Ranking Strategically - Someone might look at the value of the gold and decide they're not interested in things like the riding horse and then decide to rank strategically, saying NOT INTERESTED in the horse or similar items, just so they can get a double share of the chest full of gold. Others might look at the horse as being useful and decide it is worth not getting a larger share of the gold.

Cursed Items - If nobody actually wants an item believed to be cursed the party should make an effort to either give it away, use it to bribe someone, deliberately lose it somewhere unlikely to be found, or attempt to destroy it.

Party Funds (Optional)

In order to pay taxes, tolls, food, stays at inns, bribes, repairs, Identifying magical items, etc it is recommended setting aside 1 share of party gold for Party Funds, which can be used to pay miscellaneous things that the party needs. Usually this sum would then be carried by various trustworthy members of the party.
 
 
 

 


While we're at it, let's quickly discuss a few extra topics that will inevitably come up during games...

MATTERS OF OWNERSHIP

Once a person owns an item it is considered theirs and theirs alone, unless they sell the item, trade it, give it away, throw it away, or destroy it. Items cannot be redistributed later if a second treasure is later found.

However if two players agree to trade an item, or one player agrees to sell an item to another for an agreed upon sum of gold and/or items, then this can be done privately (preferably outside of game time).

Players could also decide that they don't need two swords, for example, and then give away an item to another player (or give it to an ally, or henchman/hireling, or even as a bribe to a NPC). What they do with it is their choice and theirs alone.

LAST WILL AND TESTAMENT

PCs should be encouraged to write a last will and testament stating who gets their various items if their character should die. It should never be a situation where the party just automatically loots the dead character. The items could end up going to PCs, to NPCs, to be donated to an orphanage, or they might even insist the items are buried with them.

THIEVERY

Thievery is certainly a real possibility, but would spell consequences for the thief when eventually caught. PCs who discover a thief might decide to attack them, might choose to punish them in some manner, or might simply refuse to aid the thief thence onwards (eg. leaving them to die). Items stolen once discovered would be returned to the proper owner. A severe and non-violent penalty however would be to take all magical items (or anything else considered valuable) from the thief and give them to the person who had been robbed, who can then use them, or sell/give away items at their leisure.

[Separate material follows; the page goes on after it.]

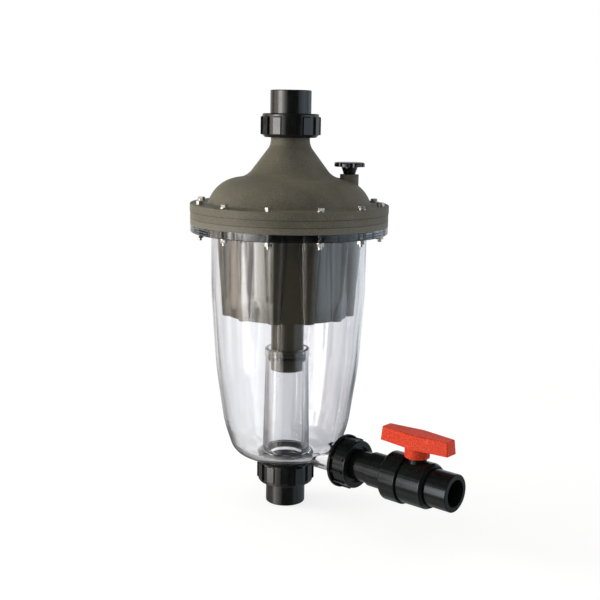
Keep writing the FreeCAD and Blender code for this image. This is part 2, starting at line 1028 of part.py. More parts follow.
valve_face = drain_face + size.drain_tail_length
valve_at = (valve_face, 0, size.drain_height)
seat_back = size.ball_radius - 1
seat_front = seat_back - size.seat_length
seat_pocket = size.seat_radius + size.running_fit * 2
pocket_start = size.ball_place - seat_back
pocket_end = size.ball_place + seat_back
cavity_radius = size.ball_radius + size.ball_clearance
groove_floor = size.barrel_radius - size.groove_depth
skirt_start = size.barrel_start - size.skirt_length
boss_top = size.barrel_radius + size.stem_boss_rise


def valve_inlet_end():
    body = new_body("valve_inlet_end")
    turn_solid(
        body,
        [
            (size.drain_pipe_radius, 0),
            (size.inlet_collar_radius, 0, 0.6),
            (size.inlet_collar_radius, size.shell_start, 2),
            (size.shell_radius, size.shell_start + size.shoulder_length, 2),
            (size.shell_radius, size.shell_end, 1.5),
            (size.skirt_radius + size.running_fit * 2, size.shell_end),
            (size.skirt_radius + size.running_fit * 2, skirt_start),
            (size.drain_flow_radius, skirt_start),
            (size.drain_flow_radius, size.socket_depth),
            (size.drain_pipe_radius, size.socket_depth),
        ],
    )
    place(body, valve_at, UP_TO_X)


def valve_body():
    body = new_body("valve_body")
    seal_place = skirt_start + size.skirt_length / 4
    turn_solid(
        body,
        [
            (size.drain_flow_radius, skirt_start),
            (size.skirt_radius, skirt_start),
            (size.skirt_radius, seal_place),
            (size.skirt_radius - size.seal_squeeze, seal_place),
            (size.skirt_radius - size.seal_squeeze, seal_place + seal_width),
            (size.skirt_radius, seal_place + seal_width),
            (size.skirt_radius, size.shell_end),
            (groove_floor, size.shell_end),
            (groove_floor, size.barrel_start),
            (size.barrel_radius, size.barrel_start, 0.8),
            (size.barrel_radius, size.barrel_end - size.rim_bevel, 4),
            (size.rim_radius, size.barrel_end, 0.4),
            (size.rim_radius - 1, size.barrel_end),
            (size.rim_radius - 1, size.barrel_end - size.rim_recess),
            (size.plug_radius, size.barrel_end - size.rim_recess),
            (size.plug_radius, size.ball_place + seat_front),
            (cavity_radius, size.ball_place + seat_front),
            (cavity_radius, size.ball_place - seat_front),
            (seat_pocket, size.ball_place - seat_front),
            (seat_pocket, pocket_start),
            (size.drain_flow_radius, pocket_start),
        ],
    )
    up = Rotation(Vector(0, 1, 0), -90)
    shape(
        body,
        "AdditiveCylinder",
        (size.plug_radius * -1 - 1, 0, size.ball_place),
        up,
        Radius=size.stem_boss_radius,
        Height=boss_top - size.plug_radius - 1,
    )
    shape(
        body,
        "SubtractiveCylinder",
        (size.drain_flow_radius * -1, 0, size.ball_place),
        up,
        Radius=size.stem_flange_radius + size.running_fit * 2,
        Height=cavity_radius + 2 - size.drain_flow_radius,
    )
    shape(
        body,
        "SubtractiveCylinder",
        (size.drain_flow_radius * -1, 0, size.ball_place),
        up,
        Radius=size.stem_radius + size.running_fit,
        Height=boss_top - size.drain_flow_radius + 1,
    )
    place(body, valve_at, UP_TO_X)
    o_ring(
        "inlet_end_o_ring",
        size.skirt_radius - size.seal_squeeze / 2,
        size.seal_squeeze - size.running_fit * 2,
        size.seal_section,
        seal_place + size.fit / 2,
        valve_at,
        UP_TO_X,
    )


def valve_outlet_end():
    body = new_body("valve_outlet_end")
    plug = size.plug_radius - size.running_fit * 2
    stop = size.valve_length - size.socket_depth
    seal_start = pocket_end + 0.6
    seal_end = seal_start + size.seal_section + size.running_fit * 2
    turn_solid(
        body,
        [
            (size.drain_flow_radius, pocket_end),
            (seat_pocket, pocket_end),
            (seat_pocket, size.ball_place + seat_front),
            (plug, size.ball_place + seat_front),
            (plug, seal_start),
            (plug - size.seal_squeeze, seal_start),
            (plug - size.seal_squeeze, seal_end),
            (plug, seal_end),
            (plug, size.barrel_end - size.rim_recess),
            (size.socket_radius, size.barrel_end - size.rim_recess),
            (size.socket_radius, size.valve_length, 1.5),
            (size.drain_pipe_radius, size.valve_length),
            (size.drain_pipe_radius, stop),
            (size.drain_flow_radius, stop),
        ],
    )
    place(body, valve_at, UP_TO_X)
    o_ring(
        "outlet_end_o_ring",
        plug - size.seal_squeeze / 2 + size.running_fit,
        size.seal_squeeze - size.running_fit,
        size.seal_section,
        seal_start + size.running_fit,
        valve_at,
        UP_TO_X,
    )


def seats():
    for label, base in (
        ("inlet_seat", pocket_start),
        ("outlet_seat", size.ball_place + seat_front),
    ):
        body = new_body(label)
        turn_solid(
            body,
            [
                (size.drain_flow_radius, base),
                (size.seat_radius, base),
                (size.seat_radius, base + size.seat_length),
                (size.drain_flow_radius, base + size.seat_length),
            ],
        )
        shape(
            body,
            "SubtractiveSphere",
            (0, 0, size.ball_place),
            Radius=size.ball_radius + size.running_fit,
        )
        place(body, valve_at, UP_TO_X)


ball_at = (valve_face + size.ball_place, 0, size.drain_height)
tang_foot = size.ball_radius - 4
flange_foot = size.ball_radius + size.fit
flange_top = cavity_radius + 2 - size.running_fit


def ball_and_stem():
    ball = new_body("ball")
    shape(ball, "AdditiveSphere", (0, 0, 0), Radius=size.ball_radius)
    shape(
        ball,
        "SubtractiveCylinder",
        (size.ball_radius * -1, 0, 0),
        UP_TO_X,
        Radius=size.drain_flow_radius,
        Height=size.ball_radius * 2,
    )
    tang = size.stem_square - 2
    tang_width = size.stem_flange_radius * 1.6
    slot = tang + size.running_fit * 2
    slot_length = tang_width + size.running_fit * 2
    shape(
        ball,
        "SubtractiveBox",
        (slot / -2, slot_length / -2, tang_foot - size.running_fit),
        Length=slot,
        Width=slot_length,
        Height=size.ball_radius,
    )
    place(ball, ball_at)
    stem = new_body("stem")
    seal_foot = flange_top + 1.5
    seal_depth = size.stem_radius - size.seal_squeeze / 2
    seal_top = seal_foot + size.seal_section
    turn_solid(
        stem,
        [
            (0, flange_foot),
            (size.stem_flange_radius, flange_foot),
            (size.stem_flange_radius, flange_top),
            (size.stem_radius, flange_top),
            (size.stem_radius, seal_foot),
            (seal_depth, seal_foot),
            (seal_depth, seal_top),
            (size.stem_radius, seal_top),
            (size.stem_radius, boss_top),
            (0, boss_top),
        ],
    )
    shape(
        stem,
        "AdditiveBox",
        (tang / -2, tang_width / -2, tang_foot),
        Length=tang,
        Width=tang_width,
        Height=flange_foot - tang_foot + 1,
    )
    shape(
        stem,
        "AdditiveBox",
        (size.stem_square / -2, size.stem_square / -2, boss_top - 1),
        Length=size.stem_square,
        Width=size.stem_square,
        Height=size.handle_gap + size.handle_hub * 0.75 + 1,
    )
    place(stem, ball_at)
    o_ring(
        "stem_o_ring",
        size.stem_radius - size.seal_squeeze / 4,
        size.seal_squeeze / 2,
        size.seal_section - size.running_fit * 2,
        seal_foot + size.running_fit,
        ball_at,
    )


def handle():
    """The T handle: a round hub on the stem and a long bar, widest over the hub."""
    body = new_body("handle")
    shape(
        body,
        "AdditiveCylinder",
        (0, 0, 0),
        Radius=size.handle_hub_radius,
        Height=size.handle_hub + 1,
    )
    half = size.handle_length / 2
    tip = size.handle_end_width / 2
    bar = body.newObject("PartDesign::Pad", "bar")
    bar.Profile = draw(
        body,
        [
            (half, tip * -1),
            (half, tip),
            (0, size.handle_waist),
            (half * -1, tip),
            (half * -1, tip * -1),
            (0, size.handle_waist * -1),
        ],
        "XY_Plane",
        size.handle_hub,
    )
    bar.Length = float(size.handle_bar_height)
    tie(bar, "Length", size.handle_bar_height)
    bar.TaperAngle = -5
    doc.recompute()
    upright = []
    for number, edge in enumerate(bar.Shape.Edges, start=1):
        box = edge.BoundBox
        if box.ZMax > float(size.handle_hub + size.handle_bar_height) - 0.1:
            upright.append(f"Edge{number}")
    soft = body.newObject("PartDesign::Fillet", "soft_edges")
    soft.Base = (bar, upright)
    soft.Radius = float(size.handle_edge)
    tie(soft, "Radius", size.handle_edge)
    wall = size.handle_wall
    inner_tip = tip - wall
    core_start = size.handle_hub_radius
    pocket = body.newObject("PartDesign::Pocket", "core")
    pocket.Profile = draw(
        body,
        [
            (core_start, size.handle_hub_radius * -0.8 + wall),
            (half - wall, inner_tip * -1),
            (half - wall, inner_tip),
            (core_start, size.handle_hub_radius * 0.8 - wall),
        ],
        "XY_Plane",
        size.handle_hub,
    )
    pocket.Length = float(size.handle_bar_height - wall)
    tie(pocket, "Length", size.handle_bar_height - wall)
    pocket.Reversed = True
    pocket.TaperAngle = -5
    two = body.newObject("PartDesign::PolarPattern", "both_wings")
    two.Originals = [pocket]
    two.Axis = (origin_part(body, "Z_Axis"), [""])
    two.Angle = 360
    two.Occurrences = 2
    body.Tip = two
    square = size.stem_square + size.running_fit * 2
    shape(
        body,
        "SubtractiveBox",
        (square / -2, square / -2, -1),
        Length=square,
        Width=square,
        Height=size.handle_hub * 0.75 + size.running_fit + 1,
    )
    at = (valve_face + size.ball_place, 0, size.drain_height + boss_top + size.handle_gap)
    place(body, at)


pipe_union("outlet", high_face, 1, UPSIDE_DOWN, Rotation(), 14.8)
pipe_union("inlet", low_face, -1, Rotation(), UPSIDE_DOWN, 9.8)
drain_union()
bowl()
cyclone_pack()
inlet_tube()
vortex_plate()
lid()
bleed_valve()
flange_seals()
fasteners()
valve_inlet_end()
valve_body()
valve_outlet_end()
seats()
ball_and_stem()
handle()

doc.recompute()
failed = [thing.Name for thing in doc.Objects if {"Invalid", "Error"} & set(thing.State)]
if failed:
    raise RuntimeError(f"these objects failed: {failed}")

pieces = [thing for thing in doc.Objects if thing.TypeId == "PartDesign::Body"]
for piece in pieces:
    if piece.Shape.isNull() or not piece.Shape.isValid() or not piece.Shape.Solids:
        raise RuntimeError(f"{piece.Label} has no sound solid")

os.makedirs("parts", exist_ok=True)
for piece in pieces:
    piece.Shape.exportStep(f"parts/{piece.Label}.step")
    print(piece.Label, len(piece.Shape.Solids), round(piece.Shape.Volume))
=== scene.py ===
"""Looks of a centrifugal water filter: matt olive-grey lid and cyclone pack in a clear bowl, black pipe
unions and a black drain valve with a red handle.

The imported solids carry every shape. This script gives them their finishes and sets up a pale studio, with
the camera where the photograph was taken from.
Lengths are in metres, Z is up and the bowl's axis is the Z axis."""

import math

import bmesh
import bpy
from mathutils import Matrix, Vector


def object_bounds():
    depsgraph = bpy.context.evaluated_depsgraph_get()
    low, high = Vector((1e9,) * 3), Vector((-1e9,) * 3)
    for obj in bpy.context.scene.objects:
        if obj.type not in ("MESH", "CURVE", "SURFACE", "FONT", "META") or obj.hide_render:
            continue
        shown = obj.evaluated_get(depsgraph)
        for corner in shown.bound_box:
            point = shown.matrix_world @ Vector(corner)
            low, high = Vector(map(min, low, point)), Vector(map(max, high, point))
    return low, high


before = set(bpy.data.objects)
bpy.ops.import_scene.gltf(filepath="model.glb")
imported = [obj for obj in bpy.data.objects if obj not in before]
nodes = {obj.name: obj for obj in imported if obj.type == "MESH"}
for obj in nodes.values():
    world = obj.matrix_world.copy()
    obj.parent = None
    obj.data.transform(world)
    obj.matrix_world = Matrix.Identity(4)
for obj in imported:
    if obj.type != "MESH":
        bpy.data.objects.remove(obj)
solids_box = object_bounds()
MM = 0.001


def top_of(name):
    """The height of a piece's top."""
    piece = nodes[name]
    corners = [piece.matrix_world @ Vector(corner) for corner in piece.bound_box]
    return max(corner.z for corner in corners)


# How thick two of the flange's four layers are, and the heights where their finishes begin and end
PLATE_RIM = 10.5 * MM
BOWL_RIM = 11.7 * MM
PLATE_TOP = top_of("vortex_plate")
PLATE_FOOT = PLATE_TOP - PLATE_RIM
BOWL_TOP = top_of("bowl")
BOWL_RIM_FOOT = BOWL_TOP - BOWL_RIM
RIM_FADE = 1.0 * MM

# The cyclone pack is matt down to the first height, and from the second it is polished and painted darker as
# shade.
MATT_FOOT = BOWL_TOP - 1.0 * MM
POLISH_TOP = BOWL_TOP - 3.0 * MM

# The painted shadow line where two layers meet: its core, its soft edge, and how much light its core keeps
SEAM_CORE = 0.35 * MM
SEAM_EDGE = 0.85 * MM
SEAM_LIGHT = 0.45


def linear(code):
    """An sRGB hex colour as linear red, green and blue, with an alpha of 1."""
    shares = [int(code[start : start + 2], 16) / 255 for start in (1, 3, 5)]
    return [s / 12.92 if s <= 0.04045 else ((s + 0.055) / 1.055) ** 2.4 for s in shares] + [1.0]


# Nodes


def add(tree, kind, inputs=None, **settings):
    """Adds a node to a tree, with its settings and with a value or a link for each named input."""
    made = tree.nodes.new(kind)
    for name, value in settings.items():
        setattr(made, name, value)
    for name, value in (inputs or {}).items():
        if isinstance(value, bpy.types.NodeSocket):
            tree.links.new(value, made.inputs[name])
        else:
            made.inputs[name].default_value = value
    return made


def blank(name):
    """A new material with nothing in it but its output, with its tree and that output."""
    material = bpy.data.materials.new(name)
    material.use_nodes = True
    material.node_tree.nodes.clear()
    return material, material.node_tree, add(material.node_tree, "ShaderNodeOutputMaterial")


def own_place(tree):
    """The place on the piece itself, in metres."""
    return add(tree, "ShaderNodeTexCoord").outputs["Object"]


def height_of(tree, place):
    """The height of a place, or how steeply a direction points up."""
    return add(tree, "ShaderNodeSeparateXYZ", {"Vector": place}).outputs["Z"]


def grain_per(width):
    """The texture scale at which one grain of a noise is this many millimetres wide."""
    return 1 / (width * MM)


def noise(tree, place, scale, detail=2.0, roughness=0.5):
    """An even noise from 0 to 1."""
    inputs = {"Vector": place, "Scale": scale, "Detail": detail, "Roughness": roughness}
    return add(tree, "ShaderNodeTexNoise", inputs).outputs["Fac"]


def bump(tree, height, strength, depth):
    """The normal of a surface with this height, which at full strength is this many millimetres deep."""
    inputs = {"Height": height, "Strength": strength, "Distance": depth * MM}
    return add(tree, "ShaderNodeBump", inputs).outputs["Normal"]


def calculate(tree, operation, *values):
    """The result of one step of arithmetic."""
    return add(tree, "ShaderNodeMath", dict(enumerate(values)), operation=operation).outputs[0]


def spread(tree, value, low, high, to_low=0.0, to_high=1.0, **settings):
    """A value taken from one range to another and held at its ends."""
    inputs = {"Value": value, "From Min": low, "From Max": high, "To Min": to_low, "To Max": to_high}
    return add(tree, "ShaderNodeMapRange", inputs, **settings).outputs["Result"]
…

Missing potions and scrolls. Another problem. Harder to prove who took them and used them. Again, consequences should be swift and severe.

Players should make an effort to record where on their persons (or their horses) they are storing various items of value. Eg. Hiding a potion in their boot. Thus if someone is attempting to rob them they must declare where they are looking and the DM can check with the character sheet to determine where a particular item is hidden.

How to Roll Stats the Old School Way, Advanced Dungeons and Dragons

 Over a decade ago I joined a 1st Edition AD&D game. The game has had its highs and lows, including players moving to other countries, players getting married and having kids (myself included in that category), and we don't play as often as we once did.

The trick about playing 1st Edition AD&D is that it is gritty. It is "Old School". Your characters die frequently. Kind of like watching Game of Thrones, The Walking Dead, or similar shows. Characters die. It is just part of the game.

So one workaround for the inevitable character deaths is that DMs will often have players create multiple characters so that in the event that one character dies then they can just immediately play a different one because they have a whole roster of characters to choose from.

In the game I am in what we will do is roll stats for 12 characters all at once.

Like so...

Note - I had some difficulties making the following videos. My camera was running low on hard drive space, so I ended with 4 videos instead of 1 big long video. Also I forgot about the rerolls, so the 4th video is just the rerolls.





So there you go. That is how you roll 12 sets of stats, in order, plus the rerolls.

I admit it takes awhile to do all of those rolls, but you aren't necessarily going to play all 12 characters. You are probably only going to play the characters who can potentially make the characters you WANT to play.

For example, if you're not really into making wizards, then don't play a wizard. Just make all your characters fighters, thieves, clerics, etc, and thus you use the stats which are appropriate for making those characters.

Our DM also allows players to "trade stats" to other players so that they can get stats that make the character they want to play. So even if you failed to roll the necessary stats to play a ranger, maybe you can trade a set of your stats to someone who wants them in exchange for suitable ranger stats.

So far I ended up making a dwarf fighter for the game, but going over the stats I also have ideas for another fighter, a cleric, a wizard and a thief. So I should at least have some backup characters in case my dwarf bites the dust.

I am hoping he doesn't die, obviously, but let's say he falls down and hurts himself (and needs to heal for awhile) then I might need a replacement character while my dwarf rests up.